Today we have two of the most popular Gauntlet commons, Dancing Blades and Wild Tahr! Who reigns supreme over the title of most solid common?
Obviously anything with a really good effect (like those Jay mentions) are high picks. Beyond that, I like artifacts that give attack boosts of at least +2 at a good rate - in a format in which most matches are midrange minion slugfests, they act as pseudo-removal and can often take a nontrivial amount of resources to cleanly remove. In particular, the basic rarity X cost +X attack artifacts (Staff of Y’kir, Snowpiercer, Adamantite Claws) are all solid picks, especially in more aggressive decks.
Adamantite Claws have been always a very unsuccessful pick for me even when I’m having a fun good list of Smash Vaath. There were always much better plays for some reason…
Other +Attacks were pretty solid but I rarely play tempo on Vetruvian. And I rarely even draft non-Zirix Vet, so I’m quite inexperienced in Vet as a whole.
My actual concern when asking this question is just how willing are you to risk pings and removals when drafting in Gauntlet? My personal opinion is that the non-melee Artifacts are much more reliable in Gauntlet than Standard.
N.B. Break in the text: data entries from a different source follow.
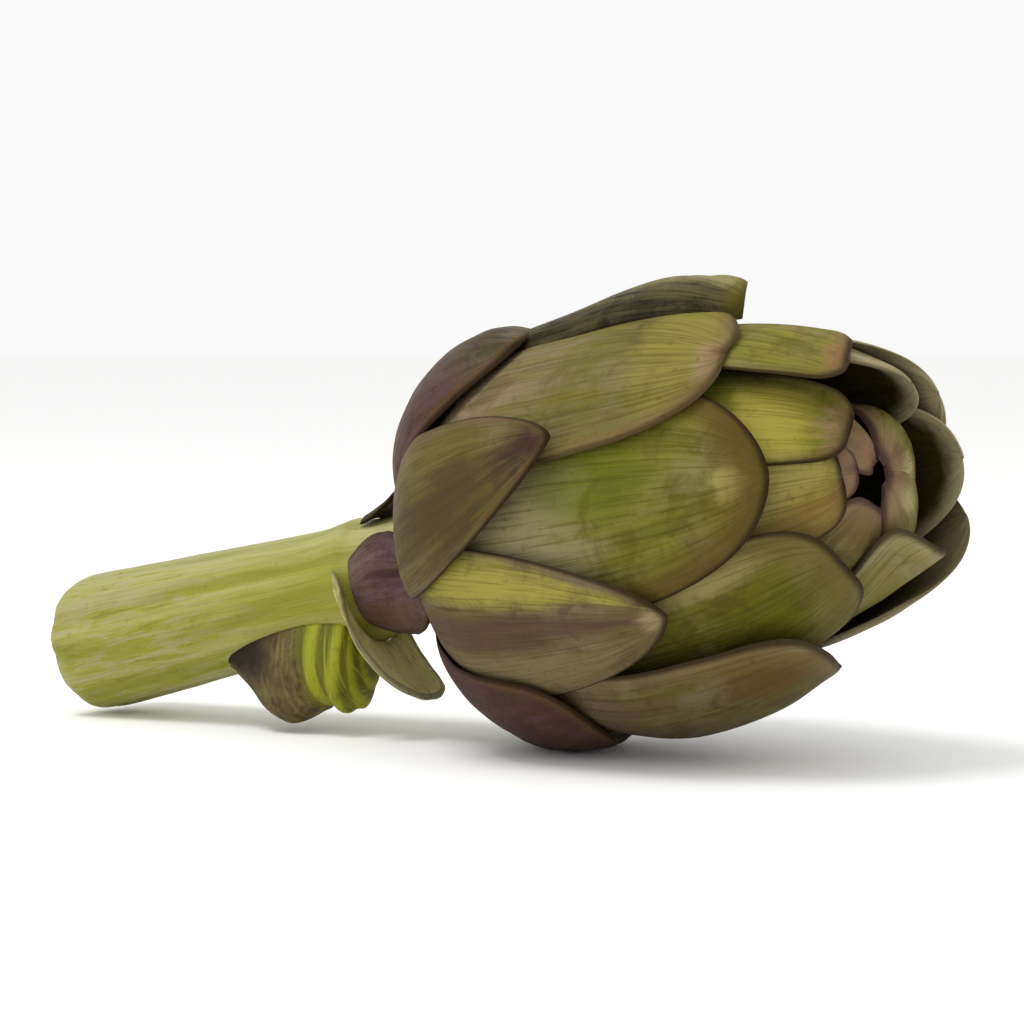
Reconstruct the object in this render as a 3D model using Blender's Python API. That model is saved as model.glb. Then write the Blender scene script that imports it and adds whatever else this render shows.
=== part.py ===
"""A picked artichoke lying on its side: a cut stem and the bracts that close round its head.

Metres, +Z up, the plant's axis along +X with the crown at the +X end. Every bract lies on a shell
of its own: the shells run from the outer profile of the head to the inner one, and the bracts
follow each other round the axis by the golden angle, outermost first.
"""
import math

import bmesh
import bpy
import numpy as np
from mathutils import Vector

MM = 0.001

# driving dimensions, millimetres and degrees
HEAD_TILT = 12.5          # the crown end is lifted by this much
STEM_DROOP = 1.1          # the stem bends down from the head's axis by this much at its cut end
STEM_SWING = 3.5          # and toward -Y
STEM_LENGTH = 97.0
CUT_RADIUS = 15.4
NECK_RADIUS = 12.4
BRACT_COUNT = 25
GOLDEN_ANGLE = 137.5
FIRST_AZIMUTH = 8.0       # of the outermost bract by the rule; 0 = up, 90 = toward -Y
EDGE_THICK = 0.8
COVERED_THICK = 1.3
TIP_THICK = 2.2
FLAT_PRESS = 1.0          # how far the lowest bracts are pressed flat on the table

# profiles of the head from the base of the bracts to their tips: station along the axis, radius
OUTER = ((2.5, 14.2), (4.5, 23.4), (9.0, 33.2), (17.0, 41.2), (29.0, 45.0), (44.0, 45.8), (60.0, 45.0),
         (76.0, 41.6), (91.0, 36.0), (104.0, 30.2), (118.0, 25.4))
INNER = ((26.0, 24.0), (30.0, 28.0), (37.0, 30.2), (46.0, 30.8), (58.0, 29.6), (70.0, 26.4), (81.0, 21.6),
         (90.0, 16.0), (97.0, 10.6), (102.5, 6.0), (106.0, 2.2))
# the far side of the head has opened: how far its outer bracts move to the outer profile, and where
OPENED = 0.7
OPEN_TOWARD = -80.0
BUD_INDEX = 19            # bracts from here on stay closed as the bud
# bracts set by hand, outermost = 0: azimuth, tip station, width, lift of the tip
PLACED = {
    0: (-16.0, 35.0, 50.0, 2.0),
    1: (190.0, 52.0, 46.0, 0.3),
    3: (69.0, 57.0, 35.0, 0.6),
    4: (145.0, 44.0, 40.0, 0.4),
    5: (-8.0, 78.5, 44.0, 9.0),
    6: (110.0, 75.0, 52.0, 0.8),
    8: (27.0, 90.0, 56.0, 3.0),
    9: (159.0, 95.0, 54.0, 2.0),
    10: (-57.0, 112.0, 48.0, 0.5),
    11: (80.0, 98.0, 52.0, 1.8),
    12: (-142.0, 110.0, 46.0, 0.5),
    13: (6.0, 112.0, 40.0, 0.5),
    14: (119.0, 109.0, 46.0, 2.2),
    15: (-90.0, 116.0, 42.0, 0.4),
    16: (56.0, 109.0, 34.0, 0.3),
    17: (165.0, 113.0, 36.0, 2.0),
    18: (-37.0, 114.0, 38.0, 0.3),
    19: (93.0, 109.0, 29.0, 0.3),
}
# bracts whose tip is lifted more along one edge: + for the edge at the larger azimuth
LIFT_SKEW = {9: 0.8}
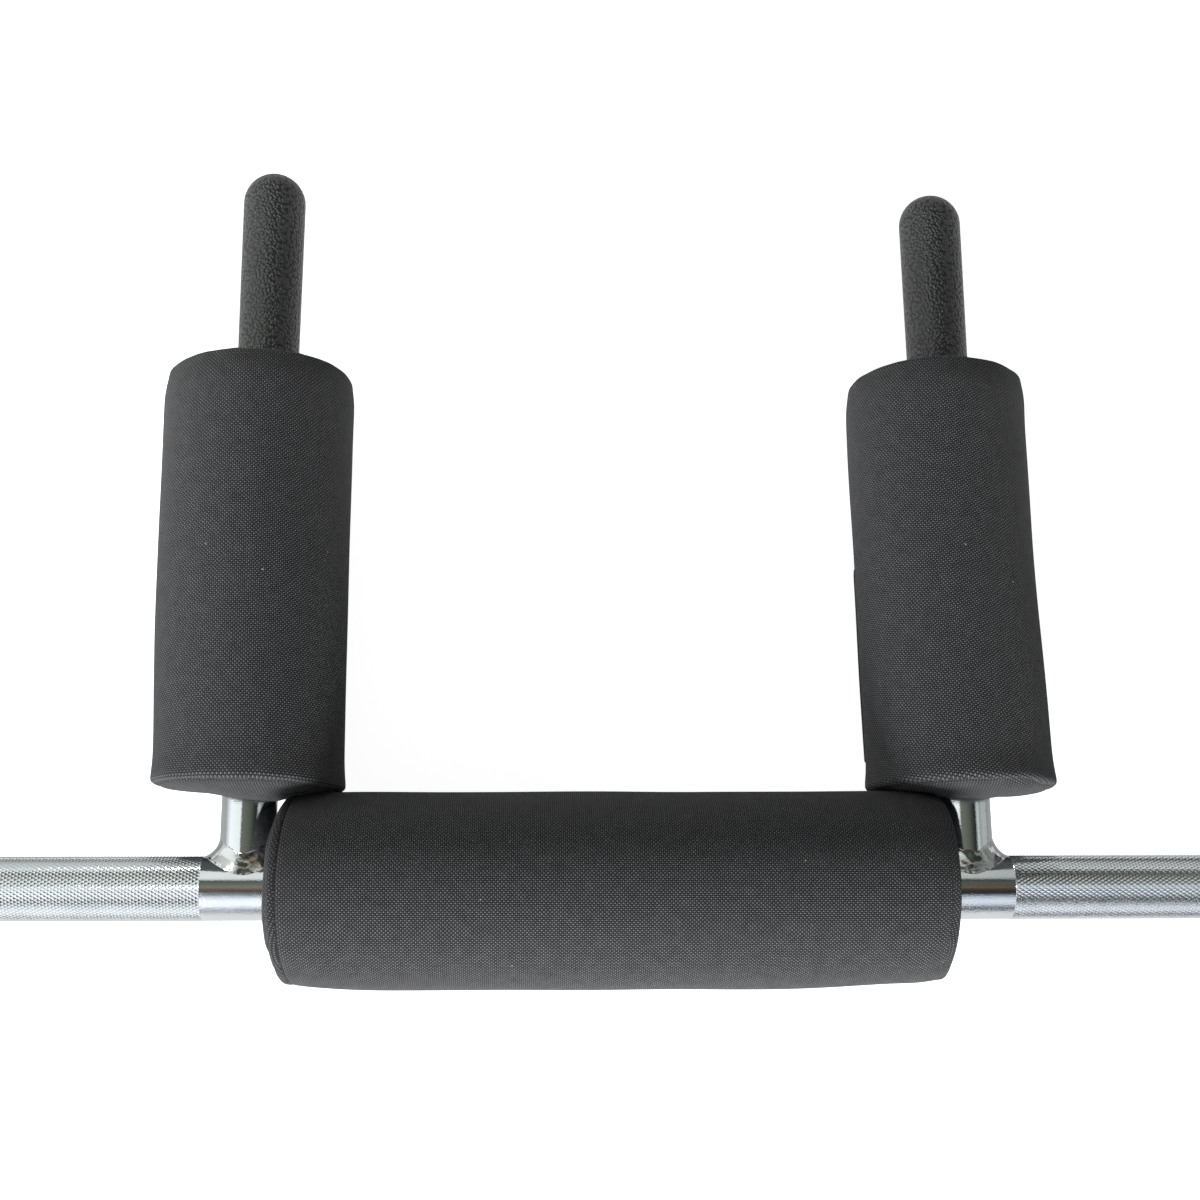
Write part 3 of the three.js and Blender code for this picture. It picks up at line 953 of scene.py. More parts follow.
@dataclass
class PlateSleeve:
    """One turning sleeve: the tube for the plates, its collar, and what closes its end."""

    side: Side
    radius: float = 25.0
    length: float = 445.0
    collar_width: float = 30.0
    collar_radius: float = 39.0
    hub_radius: float = 31.0
    flange_width: float = 17.0
    edge: float = 1.5
    wall: float = 4.0
    housing_radius: float = 18.25
    bore_radius: float = 16.75
    ledges: tuple[float, float] = (709.45, 1044.65)
    recess_floor: float = 1090.7
    cap_place: float = 1091.0
    cap_thickness: float = 6.0
    cap_dish: float = 2.0
    cap_rim: float = 3.5
    ring_place: float = 1097.3
    ring_thickness: float = 2.0
    ring_height: float = 2.2
    ring_opening: float = 50.0
    ear_radius: float = 3.0
    ear_hole: float = 1.2
    steps: int = 96

    @property
    def body(self) -> str:
        """The body that turns."""
        return f"{self.side.label}_turning_sleeve"

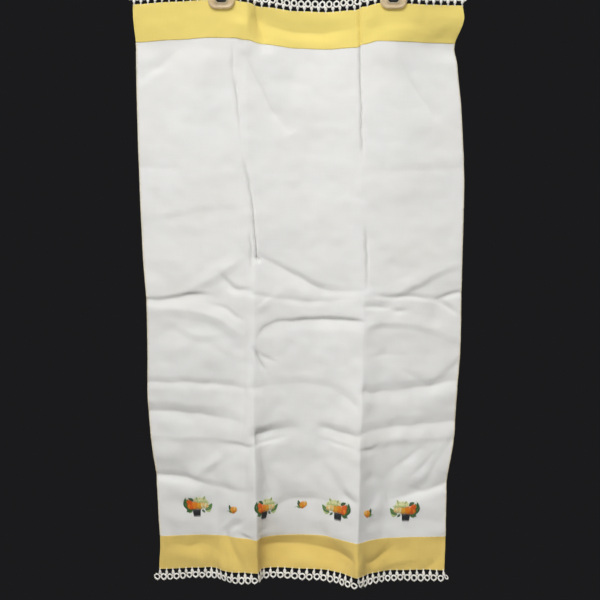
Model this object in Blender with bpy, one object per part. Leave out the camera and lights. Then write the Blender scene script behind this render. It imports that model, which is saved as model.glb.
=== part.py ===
"""Embroidered linen table runner, hung by its upper end from two clear hanger clips.

The runner is four cloth pieces and two lengths of lace, each its own solid: a white linen field with
narrow side hems, a yellow linen border lapped over each end of it, and a ringed lace edging sewn to the
outer edge of each border. It was ironed in thirds, so two sharp folds run down its whole length.

Each piece is laid out flat first, in cloth millimetres: x is across from the middle of the cloth, y is
down from the upper border's upper edge and z is how far the point is raised off the field's back.
hang() then carries every point to where it hangs. In the world +X is right, +Z is up and the cloth's
face looks along -Y. The origin is level with the tops of the clips, above the middle of the cloth.
"""

from bisect import bisect_right
from collections import namedtuple
from functools import lru_cache
from math import cos, exp, hypot, pi, sin, sqrt

import bmesh
import bpy
from mathutils import Vector

METRE = 0.001  # one millimetre, in Blender's metres

# Cloth, in millimetres
WIDTH = 370.0
LENGTH = 663.0  # both borders included, both laces not
BORDER = 41.0
LAP = 6.0  # how much of the field each border covers
THICK = 1.0
HEM_WIDTH = 4.5
HEM_EXTRA = 0.6  # the turned hem is this much thicker, on the back
GAP = 0.3  # between two pieces that touch
HALF = WIDTH / 2

# The ironed folds and the other sections across the cloth, as shares of its width
LEFT_FOLD = 0.346
RIGHT_FOLD = 0.691

# Lace, in millimetres. A ring sits between two bars, and the bars are sewn to the border.
RINGS = 48
LACE_OVERHANG = 7.0  # past each side of the cloth
LACE_THICK = 1.2
BAR_HEIGHT = 4.8
RING_HALF_HEIGHT = 4.0
RING_HOLE_RADIUS = 2.15
PITCH = (WIDTH + 2 * LACE_OVERHANG) / RINGS

# Clips, in millimetres
CLIP_WIDTH = 30.0
CLIP_HEIGHT = 44.0
CLIP_HEAD = 8.0
CLIP_GRIP = 9.0  # how far the jaws reach below the cloth's upper edge
JAW_THICK = 2.2
JAW_CORNER = 9.0
WINDOW_WIDTH = 10.4  # of the slot through each jaw, with a rounded lower end
WINDOW_TOP = -16.0
WINDOW_BOTTOM = -37.0
WINDOW_CORNER = 4.5
CLIP_HOLD = 18.0  # the cloth is flat this far each side of a clip's middle
CLIP_PLACES = {"left": -85.5, "right": 108.0}  # across the cloth
CLOTH_TOP = CLIP_GRIP - CLIP_HEIGHT  # height of the cloth's upper edge in the jaws

# How the cloth hangs at a few levels: where its side edges and its two folds are, and how far forward
# it comes at each of SECTION_SHARES. It bends smoothly at a section, or sharply at those in SHARP.
Level = namedtuple(
    "Level",
    "down left_side left_fold_at right_fold_at right_side"
    " left_edge left_mid left_rise left_fold left_foot middle"
    " right_rise right_fold right_flank right_foot right_edge",
)
SECTION_SHARES = (0.0, 0.20, 0.27, LEFT_FOLD, 0.404, 0.50, 0.585, RIGHT_FOLD, 0.751, 0.815, 1.0)
SHARP = (LEFT_FOLD, RIGHT_FOLD)
LEVELS = (
    Level(-14, -185, -59, 67, 182, -4, 0, 0, 1, -4, -8, -8, -4, -1, 0, -5),
    Level(2, -186, -59, 67, 182, -3, 0, 0, 1, -4, -8, -8, -4, -1, 0, -5),
    Level(17, -186, -59, 67, 183, -4, 0, 0, 2, -4, -8, -8, -4, -1, 0, -5),
    Level(43, -184, -59, 68, 174, -6, 0, 0, 2, -2, -6, -6, -3, 0, 1, -12),
    Level(63, -184, -60, 68, 177, -5, 0, 0, 1, -1, -5, -5, -2, 0, 1, -9),
    Level(112, -184, -60, 69, 182, -4, 0, 0, 1, -1, -3, -3, 0, 1, 2, -4),
    Level(197, -183, -56, 70, 187, -3, 0, 0, 1, 0, -2, -1, 1, 1, 1, -2),
    Level(287, -181, -51, 73, 187, -3, 0, 0, 2, -1, -1, 0, 2, 1, 1, -2),
    Level(335, -178, -52, 74, 187, -2, 0, 1, 3, 0, -1, 0, 4, 1, 0, -2),
    Level(402, -178, -53, 73, 187, -2, 0, 1, 4, 1, -1, 1, 7, 2, 0, -2),
    Level(452, -179, -54, 72, 184, -2, -1, 2, 7, 2, -1, 2, 11, 4, 1, -2),
    Level(502, -176, -54, 70, 182, -2, -1, 4, 12, 4, -1, 3, 17, 7, 2, -2),
    Level(552, -171, -53, 69, 175, -3, -1, 7, 15, 5, -1, 4, 23, 11, 4, 0),
    Level(602, -169, -52, 68, 174, -3, -2, 8, 17, 3, -3, 4, 26, 13, 6, 2),
    Level(632, -168, -52, 67, 174, -3, -3, 8, 17, 0, -4, 3, 28, 15, 7, 3),
    Level(663, -170, -51, 67, 173, -3, -2, 12, 17, -2, 1, 7, 31, 16, 7, 6),
    Level(678, -169, -51, 67, 174, -3, -2, 13, 17, -2, 3, 9, 32, 17, 8, 7),
)

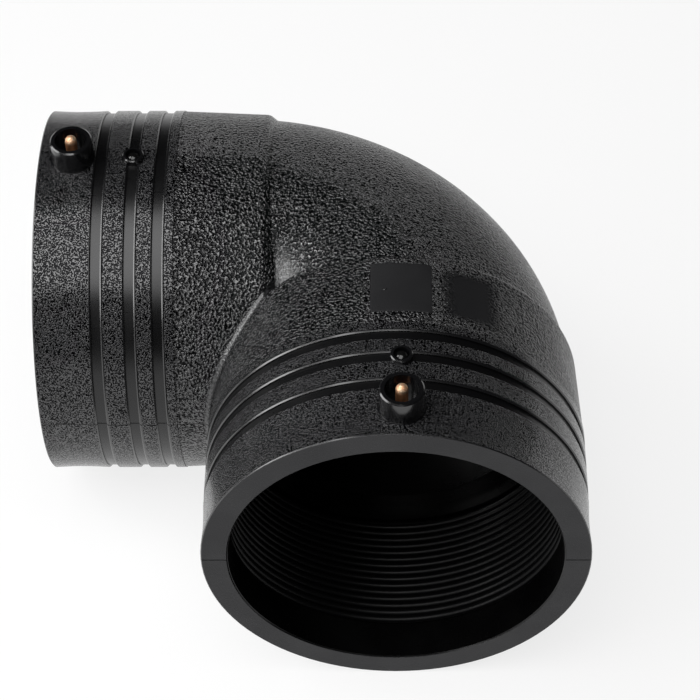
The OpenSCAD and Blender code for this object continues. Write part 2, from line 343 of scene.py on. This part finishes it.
def make_zones_group():
    """Masks for the zones of the moulding, and the height by which its worn edges fall away, from a place on it"""
    sums, given, put = new_group("moulding_zones", (("Place", "NodeSocketVector"),), ZONES)
    shifted = sums.node("ShaderNodeVectorMath", operation="MULTIPLY_ADD")
    sums.join(given.outputs["Place"], shifted.inputs[0])
    shifted.inputs[1].default_value = (1 / MM,) * 3
    shifted.inputs[2].default_value = tuple(-v for v in CROSSING)
    parted = sums.node("ShaderNodeSeparateXYZ")
    sums.join(shifted.outputs[0], parted.inputs[0])
    x, y, z = parted.outputs

    def both(a, b):
        return sums.math("MULTIPLY", a, b)

    def either(a, b):
        return sums.math("MAXIMUM", a, b)

    def without(a):
        return sums.math("SUBTRACT", 1.0, a)

    def distance(a, b, from_a=0.0, from_b=0.0):
        a, b = sums.math("SUBTRACT", a, from_a), sums.math("SUBTRACT", b, from_b)
        return sums.math("SQRT", sums.math("ADD", sums.math("MULTIPLY", a, a), sums.math("MULTIPLY", b, b)))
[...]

I agree with this to an extent - certainly pings are less widespread, and so artifacts are more difficult to remove. However, there’s a couple things you need to be careful of with “non-melee” artifacts. First, hitting things with your face is important, especially early in the game, so you need to be willing to sacrifice artifact charges on your own turn. I’ve won several games due to opponents trying too hard to preserve their artifacts and falling behind on board too much as a result. Second, and more importantly, most of the non-attack related bonus effects simply aren’t worth the mana. Either it’s too hard to draft enough synergy (e.g. Gold Vitriol, Crescent Spear) or the effect is too situational and only really good when you already have a board. Even the ones with decent effects tend to come at more competitive rarity slots (like Coldbiter or Halo Bulwark), which means they’re often just outclassed by the alternatives.